On June 22, 1969, the Cuyahoga River on the southern shores of Lake Erie caught on fire as chemicals, oil, and other industrial materials that had oozed into the river somehow ignited. Just a few months before, on January 28, 1969, an oil rig leaked millions of gallons of oil off the coast of Santa Barbara. That same year, reports surfaced that our national symbol, the bald eagle, was rapidly declining as a species due to the chemical DDT, while around the world, whales were being hunted nearly to extinction. These and other incidents caught the attention of the national media and galvanized public awareness of the many environmental insults being hurled at the nation and the planet.
In response to the public outcry, Earth Day Founder Gaylord Nelson, who served as the Governor of Wisconsin (1958-1962) and in the U.S. Senate (1963-1981), organized a nationwide “teach-in” about environmental issues to take place on April 22, 1970. More than 2,000 colleges and universities, 10,000 public schools, and 20 million citizens participated—nearly 10 percent of the U.S. population at that time.

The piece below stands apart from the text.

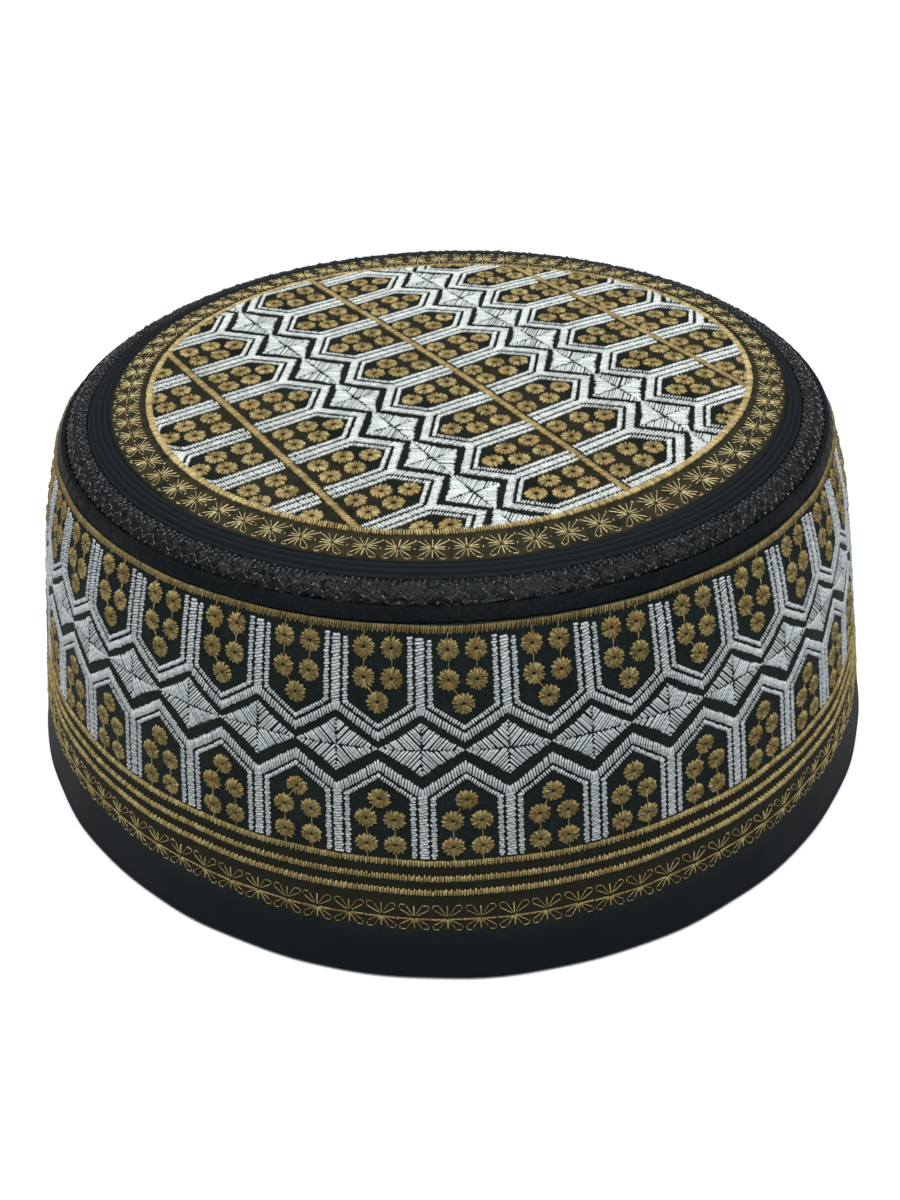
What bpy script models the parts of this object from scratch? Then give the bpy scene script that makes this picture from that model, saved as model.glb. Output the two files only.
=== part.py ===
"""A round embroidered kufi that stands on its own hem, in metres, +Z up.

The frame's origin is the middle of the hem, on the surface that the hat stands on. Four pieces
of cloth make the hat: a flared side band, a narrow rim strip on its upper edge, a padded shoulder
roll inside that strip, and the crown panel inside the roll. All of them are turned round the
same upright axis, and the sizes below are in millimetres.
"""
import math
from collections import namedtuple

import bmesh
import bpy
from mathutils import Vector

MM = 0.001
SEGMENTS = 88
SEAM_GAP = 0.3  # between two pieces that are sewn edge to edge
SMOOTH_ANGLE = math.radians(38)

# A head of about 57 cm inside 2.4 mm of stiffened cloth.
CLOTH = 2.4
HEM_RADIUS = 93.0

# The band's outer face, from the hem up: height over the hem, and how far the face stands inside
# the hem's outer radius.
Station = namedtuple("Station", "place height inset")
BAND = (
    Station("hem", 0.0, 0.0),
    Station("daisy border", 12.0, 2.7),
    Station("satin lines", 20.5, 4.7),
    Station("lower cells", 33.0, 7.2),
    Station("diamond row", 45.2, 9.7),
    Station("upper cells", 56.0, 12.7),
    Station("upper edge", 65.4, 16.2),
)
BAND_ROWS = 11
LINING_ROWS = 5
HEM_ROUND = 0.9
EDGE_ROUND = 0.8
CORNER_STEPS = 3

# The shoulder: a roll of wadding over the band's upper edge.
ROLL_CENTRE_RADIUS = 71.6
ROLL_CENTRE_HEIGHT = 66.2
ROLL_ROUND = 3.2
ROLL_FLAT = 1.1  # its flat inner side is this far inside its centre
ROLL_STEPS = 10

# The rim strip hugs the roll's lower outer side and carries the band's slope on over it.
STRIP_CENTRE_RADIUS = 70.6
STRIP_CENTRE_HEIGHT = 63.2
STRIP_ROUND = 6.6
STRIP_TOP_ANGLE = 40.0
STRIP_LINING_TOP_ANGLE = 20.0
STRIP_STEPS = 4

# The crown: a disc that rises a little towards its middle.
CROWN_RADIUS = ROLL_CENTRE_RADIUS - ROLL_FLAT - SEAM_GAP
CROWN_EDGE_HEIGHT = 70.3
CROWN_RISE = 1.6
CROWN_ROWS = 7
CROWN_LINING_ROWS = 2
CROWN_EDGE_ROUND = 0.8


def band_inset(height):
    """The band's inset at a height: a smooth curve through the stations."""
    last = len(BAND) - 1
    low = max(i for i in range(last) if BAND[i].height <= max(height, 0.0))
    a = BAND[low]
    b = BAND[low + 1]
    slopes = []
    for i in (low, low + 1):
        before = BAND[max(i - 1, 0)]
        after = BAND[min(i + 1, last)]
        slopes.append((after.inset - before.inset) / (after.height - before.height))
    span = b.height - a.height
    t = (height - a.height) / span
    return (
        (2 * t**3 - 3 * t**2 + 1) * a.inset
        + (t**3 - 2 * t**2 + t) * span * slopes[0]
        + (3 * t**2 - 2 * t**3) * b.inset
        + (t**3 - t**2) * span * slopes[1]
    )


def band_face(height, depth=0.0):
    """A point of the band at a height of its outer face, and a depth into the cloth."""
    step = 0.1
    slope = (band_inset(height + step) - band_inset(height - step)) / (2 * step)
    length = math.hypot(1.0, slope)
    radius = HEM_RADIUS - band_inset(height)
    return (radius - depth / length, height - depth * slope / length)


def arc(centre, radius, start, end, steps):
    """Points of an arc round a centre, from one angle to another in degrees."""
    points = []
    for i in range(steps + 1):
        angle = math.radians(start + (end - start) * i / steps)
        points.append((centre[0] + radius * math.cos(angle), centre[1] + radius * math.sin(angle)))
    return points


def even(start, end, steps):
    """Values from start to end, both included."""
    return [start + (end - start) * i / steps for i in range(steps + 1)]


def turned(name, profile, base, closed=True):
    """A piece of cloth turned round the upright axis from a profile of (radius, height) in mm.

    The object stands at its base height. An open profile starts and ends on the axis.
    """
    mesh = bpy.data.meshes.new(name)
    shape = bmesh.new()
    corners = [shape.verts.new((r * MM, 0.0, (z - base) * MM)) for r, z in profile]
    sides = list(zip(corners[:-1], corners[1:]))
    if closed:
        sides.append((corners[-1], corners[0]))
    edges = [shape.edges.new(side) for side in sides]
    bmesh.ops.spin(
        shape,
        geom=corners + edges,
        cent=Vector((0.0, 0.0, 0.0)),
        axis=Vector((0.0, 0.0, 1.0)),
        angle=2 * math.pi,
        steps=SEGMENTS,
        use_merge=True,
    )
    bmesh.ops.remove_doubles(shape, verts=shape.verts, dist=1e-6)
    bmesh.ops.dissolve_degenerate(shape, edges=shape.edges, dist=1e-6)
    bmesh.ops.recalc_face_normals(shape, faces=shape.faces)
    shape.to_mesh(mesh)
    shape.free()
    mesh.shade_smooth()
    mesh.set_sharp_from_angle(angle=SMOOTH_ANGLE)
    piece = bpy.data.objects.new(name, mesh)
    piece.location = (0.0, 0.0, base * MM)
    bpy.context.scene.collection.objects.link(piece)
    return piece


def cloth(name, colour, roughness, sheen):
    """A dyed cloth: a Principled material with a soft sheen and no metal."""
    material = bpy.data.materials.new(name)
    material.use_nodes = True
    surface = material.node_tree.nodes["Principled BSDF"]
    surface.inputs["Base Color"].default_value = (*colour, 1.0)
    surface.inputs["Roughness"].default_value = roughness
    surface.inputs["Metallic"].default_value = 0.0
    surface.inputs["Sheen Weight"].default_value = sheen
    material.diffuse_color = (*colour, 1.0)
    return material


def side_band():
    """The flared wall: a flat foot, the outer face, a soft upper edge and the lining face."""
    upper = BAND[-1].height
    hem_centre = (HEM_RADIUS - HEM_ROUND, HEM_ROUND)
    edge_height = upper - EDGE_ROUND
    outer_edge = (band_face(edge_height, EDGE_ROUND)[0], edge_height)
    inner_edge = (band_face(edge_height, CLOTH - EDGE_ROUND)[0], edge_height)
    profile = arc(hem_centre, HEM_ROUND, -90, -15, CORNER_STEPS)
    profile += [band_face(z) for z in even(2 * HEM_ROUND, upper - 1.5 * EDGE_ROUND, BAND_ROWS)]
    profile += arc(outer_edge, EDGE_ROUND, 20, 90, CORNER_STEPS)
    profile += arc(inner_edge, EDGE_ROUND, 90, 180, CORNER_STEPS)
    profile += [band_face(z, CLOTH) for z in even(upper - 3 * EDGE_ROUND, 2 * HEM_ROUND, LINING_ROWS)]
    profile.append((HEM_RADIUS - CLOTH, 0.0))
    piece = turned("side_band", profile, 0.0)
    piece.data.materials.append(cloth("band_cloth", (0.012, 0.014, 0.018), 0.62, 0.2))
    return piece


def shoulder_roll():
    """The padded roll: round outside, flat against the crown's edge and over the band."""
    base = BAND[-1].height + SEAM_GAP
    centre = (ROLL_CENTRE_RADIUS, ROLL_CENTRE_HEIGHT)
    inner = CROWN_RADIUS + SEAM_GAP
    low = -math.degrees(math.asin((ROLL_CENTRE_HEIGHT - base) / ROLL_ROUND))
    high = math.degrees(math.acos((inner - ROLL_CENTRE_RADIUS) / ROLL_ROUND))
    profile = arc(centre, ROLL_ROUND, low, high, ROLL_STEPS)
    profile.append((inner, base))
    piece = turned("shoulder_roll", profile, base)
    piece.data.materials.append(cloth("shoulder_cloth", (0.020, 0.022, 0.026), 0.5, 0.3))
    return piece


def rim_strip():
    """The smooth strip between the roll and the band's upper edge."""
    base = BAND[-1].height + SEAM_GAP
    centre = (STRIP_CENTRE_RADIUS, STRIP_CENTRE_HEIGHT)
    low = math.degrees(math.asin((base - STRIP_CENTRE_HEIGHT) / STRIP_ROUND))
    profile = arc(centre, STRIP_ROUND, low, STRIP_TOP_ANGLE, STRIP_STEPS)
    roll = (ROLL_CENTRE_RADIUS, ROLL_CENTRE_HEIGHT)
    inside = ROLL_ROUND + SEAM_GAP
    lining_low = -math.degrees(math.asin((ROLL_CENTRE_HEIGHT - base) / inside))
    profile += arc(roll, inside, STRIP_LINING_TOP_ANGLE, lining_low, STRIP_STEPS)
    piece = turned("rim_strip", profile, base)
    piece.data.materials.append(cloth("rim_cloth", (0.010, 0.012, 0.015), 0.55, 0.2))
    return piece


def crown_height(radius):
    """The crown's upper face at a radius."""
    return CROWN_EDGE_HEIGHT + CROWN_RISE * (1 - (radius / CROWN_RADIUS) ** 2)


def crown_panel():
    """The top: a slightly raised disc of stiffened cloth with a soft edge."""
    base = CROWN_EDGE_HEIGHT - CLOTH
    rim = CROWN_RADIUS - CROWN_EDGE_ROUND
    profile = [(r, crown_height(r) - CLOTH) for r in even(0.0, rim, CROWN_LINING_ROWS)]
    profile += arc((rim, base + CROWN_EDGE_ROUND), CROWN_EDGE_ROUND, -60, 0, CORNER_STEPS - 1)
    profile += arc((rim, CROWN_EDGE_HEIGHT - CROWN_EDGE_ROUND), CROWN_EDGE_ROUND, 0, 60, CORNER_STEPS - 1)
    profile += [(r, crown_height(r)) for r in even(rim, 0.0, CROWN_ROWS)]
    piece = turned("crown_panel", profile, base, closed=False)
    piece.data.materials.append(cloth("crown_cloth", (0.014, 0.016, 0.020), 0.6, 0.25))
    return piece


def clear_scene():
    for old in list(bpy.data.objects):
        bpy.data.objects.remove(old, do_unlink=True)


def main():
    clear_scene()
    kufi = bpy.data.objects.new("kufi", None)
    bpy.context.scene.collection.objects.link(kufi)
    for piece in (side_band(), rim_strip(), shoulder_roll(), crown_panel()):
        piece.parent = kufi
        print(piece.name, len(piece.data.polygons), "faces")


main()
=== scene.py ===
# %% [markdown]
# # A round embroidered kufi
#
# The hat is a stiff black cap: a flared side band, a narrow rim strip, a padded shoulder and a
# nearly flat crown. White and gold thread covers it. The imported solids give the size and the
# place of everything, so they are loaded first and never moved. Each solid is then replaced by
# a finer piece of cloth in the same place, and the embroidery is sewn on that cloth.

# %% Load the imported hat
import math
from collections import namedtuple

import bpy
import numpy as np
from mathutils import Matrix, Vector


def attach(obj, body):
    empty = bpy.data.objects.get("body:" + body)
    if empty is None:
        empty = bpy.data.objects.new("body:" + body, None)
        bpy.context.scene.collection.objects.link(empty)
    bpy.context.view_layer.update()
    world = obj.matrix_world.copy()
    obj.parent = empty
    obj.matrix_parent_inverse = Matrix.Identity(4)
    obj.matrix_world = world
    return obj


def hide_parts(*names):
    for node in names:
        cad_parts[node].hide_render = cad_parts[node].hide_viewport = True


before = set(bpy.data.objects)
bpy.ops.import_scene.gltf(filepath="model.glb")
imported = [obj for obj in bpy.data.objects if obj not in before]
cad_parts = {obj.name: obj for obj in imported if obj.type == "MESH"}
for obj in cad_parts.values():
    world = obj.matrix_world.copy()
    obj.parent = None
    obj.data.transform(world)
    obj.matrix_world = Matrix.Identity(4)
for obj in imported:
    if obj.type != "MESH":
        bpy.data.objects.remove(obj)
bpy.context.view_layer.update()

MM = 0.001

# %% [markdown]
# ## The camera
#
# The photograph was taken from above the front of the hat, with a normal lens. A camera is a
# place, a direction and a roll. Here it is given by its height angle over the table, its
# distance from a point in the hat, and a small roll, because the hat stands a little askew in
# the frame. Vectors are used so that nobody has to guess rotation angles.

# %% Camera
CAMERA_ELEVATION = math.radians(36.50)
CAMERA_ROLL = math.radians(-1.80)
CAMERA_DISTANCE = 0.26919
CAMERA_TARGET = Vector((-0.0001, 0.0, 0.01313))
CAMERA_LENS_MM = 34.91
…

This outpouring of grassroots environmental activism marked the first Earth Day—a recognition of the importance of caring for the environment and accepting stewardship responsibility for the nation’s resources. It also helped establish a political climate conducive to forming both the National Oceanic and Atmospheric Administration (NOAA) and the U.S. Environmental Protection Agency (EPA) on October 3, 1970.
We like to say that “Every day is Earth Day at NOAA.” But ever since April 22, 1970, people the world over take time to recognize the importance of protecting the Earth’s natural resources—be they oceanic, atmospheric, terrestrial, or biological—for future generations.